Когда Таня смогла разговаривать, не впадая в истерику, Алевтина Николаевна села к ней на постель и сказала:
– Танюша, мне так же трудно, как и тебе. Но мы должны продолжать жить ради их памяти. Кроме того, на нас фирма. Это детище твоего отца, и я не хочу, чтобы она попала в чужие руки. Ты должна сесть в директорское кресло.
– Мамочка, – Таня тяжело вздохнула, – ты же знаешь, что я хороший исполнитель, но не руководитель.
– Когда-то мне то же самое говорил твой отец, – улыбнулась Алевтина Николаевна. – Правда, немножко не так, вот послушай. «Знаешь, – сказал он мне, – я давно понял, что я лучший исполнитель, чем руководитель, и сделал так, что мною руководят мои заместители, причем сами об этом и не подозревая». Доченька, все заместители на месте. Они ждут тебя.

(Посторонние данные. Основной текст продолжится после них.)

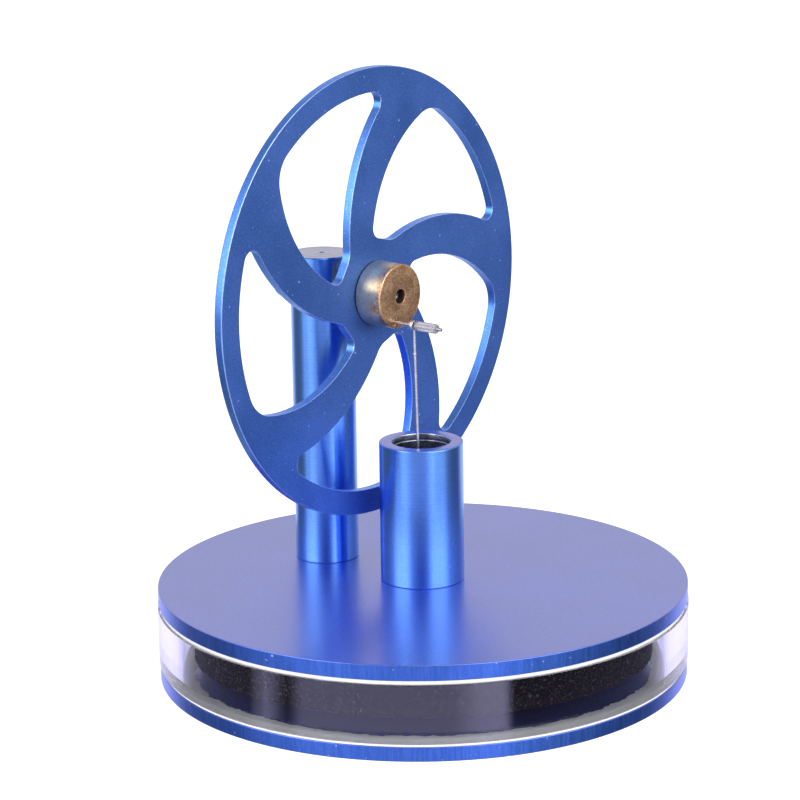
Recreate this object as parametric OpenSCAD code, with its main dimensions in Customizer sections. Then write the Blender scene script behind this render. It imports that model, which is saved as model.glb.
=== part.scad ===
// Low-temperature Stirling engine model with a magnetic displacer.
// The origin is the middle of the bottom plate's underside and +Z is up.
// The crankshaft lies along Y, with its crank at -Y and the post at +Y.

/* [Chamber] */
// Diameter of the two round plates
plate_d = 92; // [76:0.5:112]
// Thickness of the bottom plate
bottom_plate_t = 2.5; // [2:0.1:4]
// Thickness of the top plate
top_plate_t = 2.66; // [2.2:0.1:4]
// Height of the clear ring between the plates
ring_h = 10.05; // [8.4:0.05:16]
// Wall of the clear ring
ring_wall = 4; // [3:0.1:5]
// How far the clear ring stands out past the plates
ring_proud = 0.15; // [0:0.05:0.3]
// Thickness of the sealing ring under the clear ring
bottom_seal_t = 0.45; // [0.3:0.05:1]
// Thickness of the sealing ring over the clear ring
top_seal_t = 0.63; // [0.3:0.05:1]
// How far the lower sealing ring reaches in past the clear ring
bottom_seal_reach = 2.8; // [1:0.1:4]

/* [Displacer] */
// Gap around the foam displacer inside the clear ring
foam_gap = 2.1; // [1:0.1:4]
// Gap over the displacer at the top of its travel
foam_top_gap = 0.3; // [0.1:0.05:0.6]
// Gap under the displacer at the bottom of its travel
foam_bottom_gap = 0.3; // [0.1:0.05:0.6]
// Travel of the displacer
foam_travel = 2.5; // [1.9:0.1:3.3]

/* [Power cylinder] */
// Height of the cylinder above the top plate
cylinder_h = 24.5; // [23:0.5:32]
// Wall of the outer sleeve around the liner
sleeve_wall = 1.38; // [1:0.05:2]
// Wall of the liner
liner_wall = 0.95; // [0.7:0.05:1.4]
// Depth of the sleeve's lip over the liner
lip_h = 1.2; // [0.8:0.1:2]
// Side clearance between the piston and the liner
piston_clearance = 0.05; // [0.03:0.01:0.08]
// Diameter of the pin across the piston
wrist_pin_d = 1; // [0.8:0.1:1.4]
// Width of the slot that the rod swings in
slot_w = 1.1; // [0.9:0.1:1.6]

/* [Crank] */
// Stroke of the crank pin, twice its distance from the shaft's axis
stroke = 9; // [7.4:0.1:11]
// Angle of the crank pin at rest, from bottom dead centre towards -X
rest_angle = 20.9; // [0:0.1:30]
// Diameter of the con-rod's wire
rod_d = 0.46; // [0.38:0.02:0.6]
// How far the rod's lower end stands forward of its eye
rod_lean = 1; // [0:0.1:1.2]
// Diameter of the crank pin
pin_d = 0.64; // [0.54:0.02:0.9]
// Length of bare pin between the hub and the rod's eye
pin_bare = 3.55; // [3:0.05:5]
// Length of the retaining tube on the pin
pin_tube_l = 4.7; // [3:0.1:6]
// Diameter of the retaining tube
pin_tube_d = 1.66; // [1.4:0.02:2]
// How far the pin stands out of its tube
pin_tip = 1; // [0.5:0.1:2]
// Length of the brass hub in front of the wheel
hub_l = 5.45; // [4.5:0.05:8]
// Metal left outside the crank pin's hole
hub_edge = 0.75; // [0.6:0.05:1.5]
// Diameter of the crankshaft
shaft_d = 2.5; // [2:0.1:3]

/* [Flywheel] */
// Diameter of the flywheel
wheel_d = 77.8; // [64:0.2:94]
// Thickness of the flywheel
wheel_t = 1.65; // [1.3:0.05:2.5]
// Width of the rim
rim_w = 4.28; // [3:0.1:7]
// Radius of the solid middle
wheel_boss_r = 9.4; // [8:0.1:11]
// Number of curved spokes
spokes = 5; // [4:1:6]
// Radius in the corners of the windows
window_corner = 1.9; // [0.8:0.1:2.4]
// Radius where the leading edge of a window runs into the rim
window_bend = 6; // [3:0.2:8]
// Radius where the trailing edge of a window runs into the boss
window_root = 4; // [2:0.2:5]
// Gap between the wheel's rim and the top plate
wheel_plate_gap = 10.45; // [6:0.1:16]
// Gap between the wheel and the power cylinder
wheel_cylinder_gap = 2.38; // [1:0.1:5]

/* [Post] */
// Diameter of the post
post_d = 11.16; // [9.4:0.1:14]
// Height of the post over the shaft's axis
post_over_axis = 5.67; // [4:0.1:10]
// Gap between the wheel and the post
wheel_post_gap = 4.95; // [3:0.1:8]
// Thread diameter of the screw that holds the post
post_screw_d = 3; // [2.5:0.5:4]

/* [Bearings] */
// Outer diameter of the ball bearings
bearing_od = 6; // [5.6:0.1:7]
// Width of the ball bearings
bearing_w = 2.6; // [2:0.1:3]
// Number of balls
ball_count = 7; // [6:1:7]

/* [Hidden] */
$fn = 96;
edge = 0.2;          // small chamfer on turned edges
fit = 0.04;          // radial running clearance
eps = 0.01;
cut = 1;             // how far a cutter runs past a face

// Heights of the chamber, from the bottom up
bottom_seal_z = bottom_plate_t;
ring_z = bottom_seal_z + bottom_seal_t;
top_seal_z = ring_z + ring_h;
top_plate_z = top_seal_z + top_seal_t;
deck_z = top_plate_z + top_plate_t;
ring_r = plate_d / 2 + ring_proud;
ring_inner_r = ring_r - ring_wall;

// Displacer, held up under the top plate
foam_r = ring_inner_r - foam_gap;
foam_z = ring_z + foam_bottom_gap + foam_travel;
foam_t = top_plate_z - foam_top_gap - foam_z;
foam_magnet_r = 4;
foam_magnet_t = 1.5;

// Power cylinder
throw = stroke / 2;
swing_gap = 0.22;    // between the swinging rod and the bore
bore_r = throw + rod_d / 2 + swing_gap;
liner_r = bore_r + liner_wall;
sleeve_r = liner_r + sleeve_wall;
mouth_r = bore_r + 0.12;
mouth_z = deck_z + cylinder_h;
liner_top_z = mouth_z - lip_h;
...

После разговора с матерью дела пошли на поправку очень быстро, и скоро молодая Ларцева села в директорское кресло семейной фирмы.

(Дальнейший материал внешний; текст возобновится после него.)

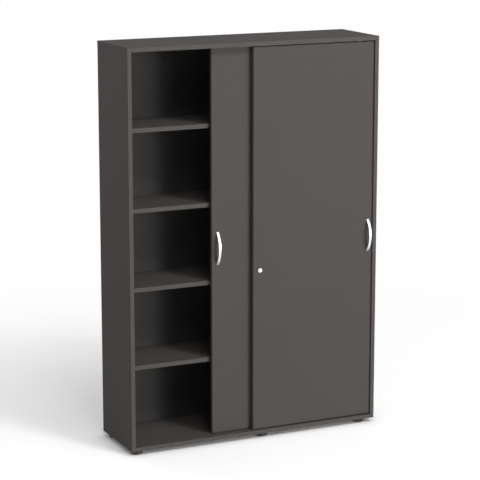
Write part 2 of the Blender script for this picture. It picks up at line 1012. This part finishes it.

Трагедия оставила в душе молодой женщины кровоточащую рану, несколько лет Таня дневала и ночевала на работе, боясь вернуться в отчий дом и увидеть что-нибудь, напоминающее ей о прежней счастливой жизни. Мать посоветовала дочери купить квартиру в другом районе, а к ней приходить в любое время. Молодая женщина послушалась совета, но переехать в другой район отказалась. Новое жилье находилось всего в пяти кварталах от отцовской квартиры. Время лечит, и скоро на лице Татьяны заиграла прежняя улыбка. Алевтина Николаевна почувствовала, что дочь готова к следующему разговору.
– Доченька, – сказала она ей однажды, – не знаю, как тебя и спросить. Пойми, для меня этот разговор тоже очень болезнен, однако я хочу сказать, что ты еще молодая, красивая, а мне так и умереть, не понянчив внуков? Ты лишишь меня этого удовольствия?
– Как ты можешь, мама! – На глаза Тани навернулись слезы.
– Не надо себя хоронить, – теплая материнская рука погладила дочь по голове. – Если с небес они видят нас, то желают нам счастья и страдают оттого, что мы несчастливы. Я тебя не тороплю, но прошу: подумай над моими словами.